Given problem —
Reproduce the top of the data verbatim, through and including the line that contains "LIP_TUCK = 1.0".

## begin

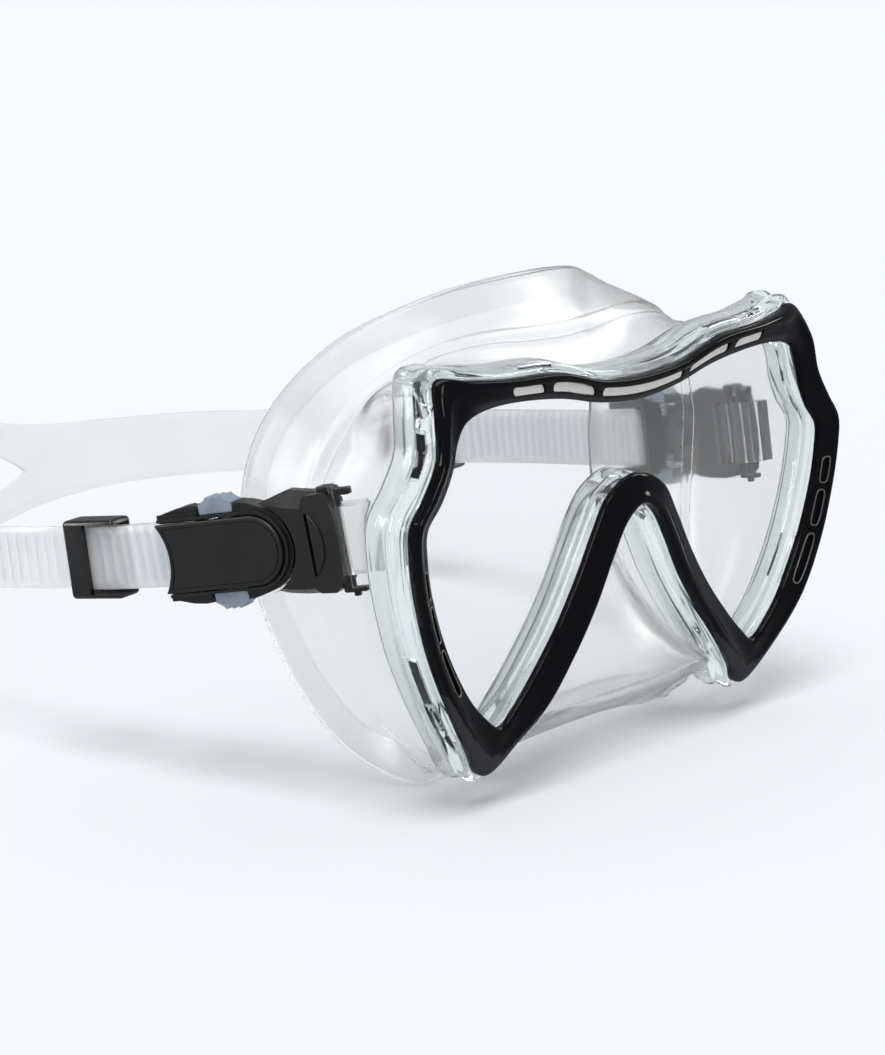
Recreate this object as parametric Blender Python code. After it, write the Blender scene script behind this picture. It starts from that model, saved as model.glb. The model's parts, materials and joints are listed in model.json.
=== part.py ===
"""Single-lens diving mask with squeeze-release strap buckles.

Frame: +Z up, the lens faces -Y, the wearer's right side is -X.  Sizes below are in
millimetres in the mask's own axes (y = 0 at the bezel's front ridge, z = 0 at the top of
the nose arch).  ORIGIN moves them to the point on the floor under the model's middle.
"""
import math

import bmesh
import bpy
from mathutils import Vector

MM = 0.001
ORIGIN = Vector((1.16, 134.2, -62.5))

# Lens, bezel and clear frame
LENS_FRONT = 4.3
LENS_THICKNESS = 3.2
LENS_OVERLAP = 1.6
BEZEL_LIP_DEPTH = 2.6
BEZEL_BACK = 3.9
FRAME_BACK = 14.5
FRAME_RIM = 1.8
COLLAR_BACK = 13.0
GAP = 0.35
SPAN_STEPS = 2

# Skirt
SKIRT_WALL = 1.9
SKIRT_EDGE = 1.2
SKIRT_STEP = 1.5
FACE_LIP = 8.0
LIP_TUCK = 1.0

# Buckle, measured along (s, rearward), across (v, up) and through (w, outward) the strap
BUCKLE_YAW = math.radians(14.0)
BUCKLE_SLOPE = math.radians(12.0)
BUCKLE_PIVOT = Vector((83.3, 45.6, -3.2))
BODY_RADIUS = 9.9
BODY_LENGTH = 22.8
BODY_DEPTH = 10.2
RAIL_INSIDE = 7.9
COVER_HALF = 7.9
COVER_REAR = 23.5
COVER_THICKNESS = 1.3
YOKE_DEPTH = 6.5
YOKE_RECESS = 10.6
TONGUE_RADIUS = 6.0
BAR_S = -21.0
BAR_W = -3.9
BAR_RADIUS = 1.5
ROLLER_S = 15.5
ROLLER_W = -6.5
ROLLER_RADIUS = 1.6
BUTTON_S = (2.4, 12.9)
BUTTON_V = (8.9, 12.1)
BUTTON_W = (-6.6, -2.2)

# Strap
STRAP_THICKNESS = 1.5
STRAP_HALF = 7.3
TAIL_OFFSET = 2.1
KEEPER_LENGTH = 15.0
KEEPER_BAR = 6.0
# Keeper and tail end on each side (+1 left), counted in points of STRAP_RUN
KEEPER_PLACE = {1: 4.68, -1: 1.55}
TAIL_PLACE = {1: 4.95, -1: 1.7}

# Outlines of one half, from the top centre round to the nose arch: (x, z, sweep back)
BEZEL_EDGE = [
    (0, 30.2, 0), (15, 31.3, 0), (30, 35.0, 0), (46, 35.9, 0.5), (58, 37.0, 2.5), (65.4, 37.4, 5),
    (68.6, 30, 2), (69.8, 21.5, 0.5), (74.2, 14.4, 0), (78.7, 8.5, 0), (79.1, 2, 0),
    (77.3, -8.5, 0), (73, -21.8, 0), (66, -35.2, 0.5), (57, -47, 3), (49, -55.3, 6),
    (41.5, -48.6, 3), (33.5, -41, 0.5), (24.2, -30.4, 0), (17, -20.8, 0), (11, -10.5, 0),
    (6, -3.2, 0), (0, 0, 0)]
# Edge of the lens opening, point for point with BEZEL_EDGE: (x, z)
LENS_OPENING = [
    (0, 24.3), (14, 25.6), (28, 28.6), (43, 30.2), (54, 30.1), (60.8, 28.2),
    (63.8, 24), (65.3, 18.2), (68.7, 12), (73.2, 6.8), (73.4, 1),
    (71.8, -8), (67.2, -20.5), (60.3, -32.4), (54.2, -39.2), (48.2, -43.2),
    (43, -39.8), (36.3, -33.4), (28.4, -24.6), (21.3, -14.6), (15.6, -5),
    (9.8, 3.1), (0, 6.9)]
# Step line round the skirt, which becomes the lower front edge of the nose pocket: (x, y, z)
SKIRT_MIDDLE = [
    (0, 26.5, 37.8), (12, 27, 38.2), (25, 28.5, 38.6), (37, 31, 37.3), (47.5, 34, 33.8), (55.5, 37, 29),
    (61, 39, 23.5), (65, 40.5, 17.5), (67.5, 41.5, 11.5), (69, 42, 5.5), (69, 42, -1),
    (67.5, 41, -11), (64.5, 38.5, -23), (60.5, 34.5, -35), (55.5, 29.5, -46.5), (49, 23.5, -56),
    (41.5, 19.5, -53.5), (33, 5.5, -46.5), (28, 2, -44.6), (21.5, 0.5, -43.9), (14.5, -0.3, -43.4),
    (7.2, -0.7, -43.1), (0, -0.8, -43)]
# Outer edge of the skirt: (x, y, z)
SKIRT_EDGE_LINE = [
    (0, 38, 50), (11, 39.3, 49.5), (23, 42, 47.9), (34, 47, 44.4), (44, 52.8, 39.6), (52, 57, 33.6),
    (58.5, 60, 27), (63, 62.5, 19.7), (65.8, 64, 12), (67, 64.8, 4.5), (67, 65, -3.5),
    (66, 63, -15), (64.5, 58, -29), (61.5, 50.5, -43.5), (56.5, 41, -55.5), (49, 30, -62),
    (41, 26.5, -62), (32, 26, -61.2), (24, 25.5, -59.8), (17, 25, -59), (11, 24.6, -58.5),
    (5.5, 24.3, -58.3), (0, 24.2, -58.2)]
NOSE_FROM = 16
# Load-bearing run of one half of the strap behind the buckle: (x, y, z, half height)
STRAP_RUN = [
    (80.9, 71.5, -8.4, 7.3), (84.3, 84, -10.7, 7.3), (86.4, 97, -12.8, 7.3), (88.5, 110, -14.9, 7.3),
    (89.4, 128, -17.6, 7.4), (86.8, 150, -20.6, 7.8), (82, 175, -23.8, 8.3), (76, 198, -26.8, 8.8),
    (68.5, 222, -30.2, 9.3), (57, 243, -34, 10), (40, 258, -37.6, 12.5), (20, 266, -39.6, 19),
    (0, 268.5, -40, 22.5)]
# Slots through the top of the bezel: first and last outline position, in outline points
BEZEL_SLOTS = [(-1.05, 1.05), (1.3, 2.2), (2.5, 3.1), (-2.2, -1.3), (-3.1, -2.5)]
SLOT_BAND = (0.34, 0.66)


def clear_scene():
    for obj in list(bpy.data.objects):
        bpy.data.objects.remove(obj, do_unlink=True)


def material(name, color, roughness, metallic=0.0, alpha=1.0):
    mat = bpy.data.materials.new(name)
    mat.use_nodes = True
    shader = mat.node_tree.nodes["Principled BSDF"]
    shader.inputs["Base Color"].default_value = (*color, 1.0)
    shader.inputs["Roughness"].default_value = roughness
    shader.inputs["Metallic"].default_value = metallic
    shader.inputs["Alpha"].default_value = alpha
    return mat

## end

Solution to the problem —
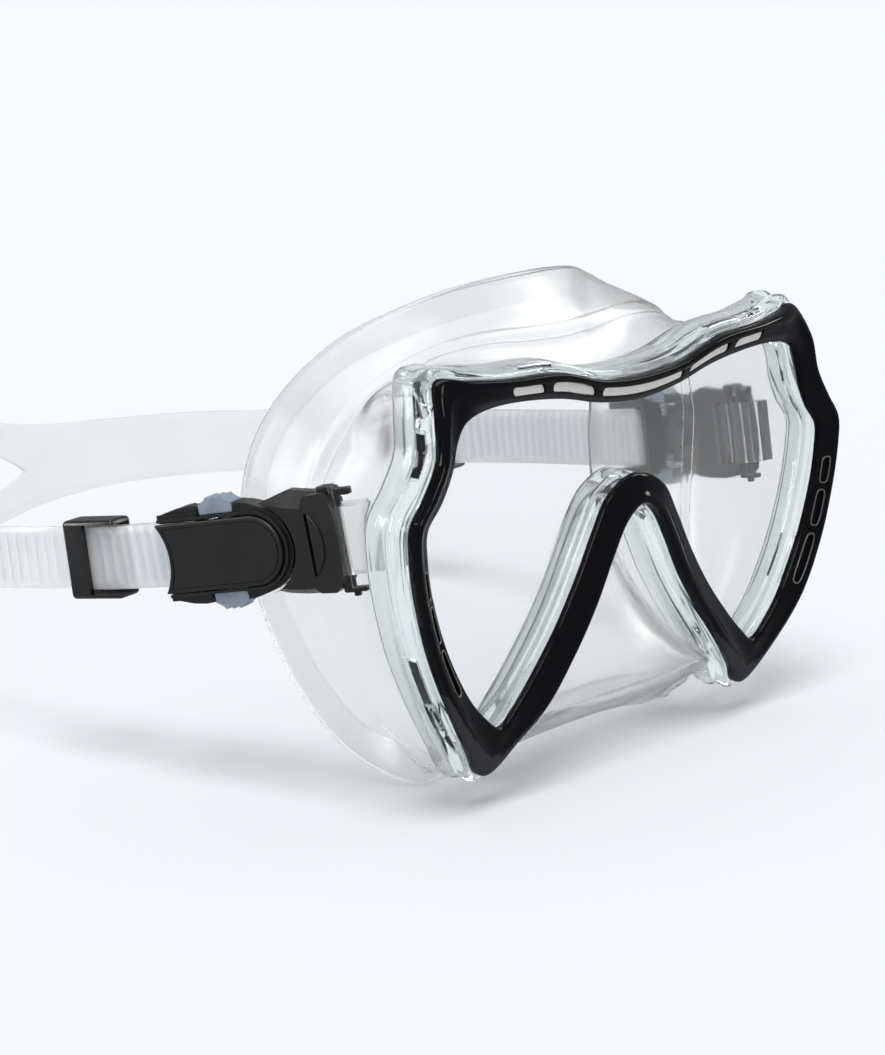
Recreate this object as parametric Blender Python code. After it, write the Blender scene script behind this picture. It starts from that model, saved as model.glb. The model's parts, materials and joints are listed in model.json.
=== part.py ===
"""Single-lens diving mask with squeeze-release strap buckles.

Frame: +Z up, the lens faces -Y, the wearer's right side is -X.  Sizes below are in
millimetres in the mask's own axes (y = 0 at the bezel's front ridge, z = 0 at the top of
the nose arch).  ORIGIN moves them to the point on the floor under the model's middle.
"""
import math

import bmesh
import bpy
from mathutils import Vector

MM = 0.001
ORIGIN = Vector((1.16, 134.2, -62.5))

# Lens, bezel and clear frame
LENS_FRONT = 4.3
LENS_THICKNESS = 3.2
LENS_OVERLAP = 1.6
BEZEL_LIP_DEPTH = 2.6
BEZEL_BACK = 3.9
FRAME_BACK = 14.5
FRAME_RIM = 1.8
COLLAR_BACK = 13.0
GAP = 0.35
SPAN_STEPS = 2

# Skirt
SKIRT_WALL = 1.9
SKIRT_EDGE = 1.2
SKIRT_STEP = 1.5
FACE_LIP = 8.0
LIP_TUCK = 1.0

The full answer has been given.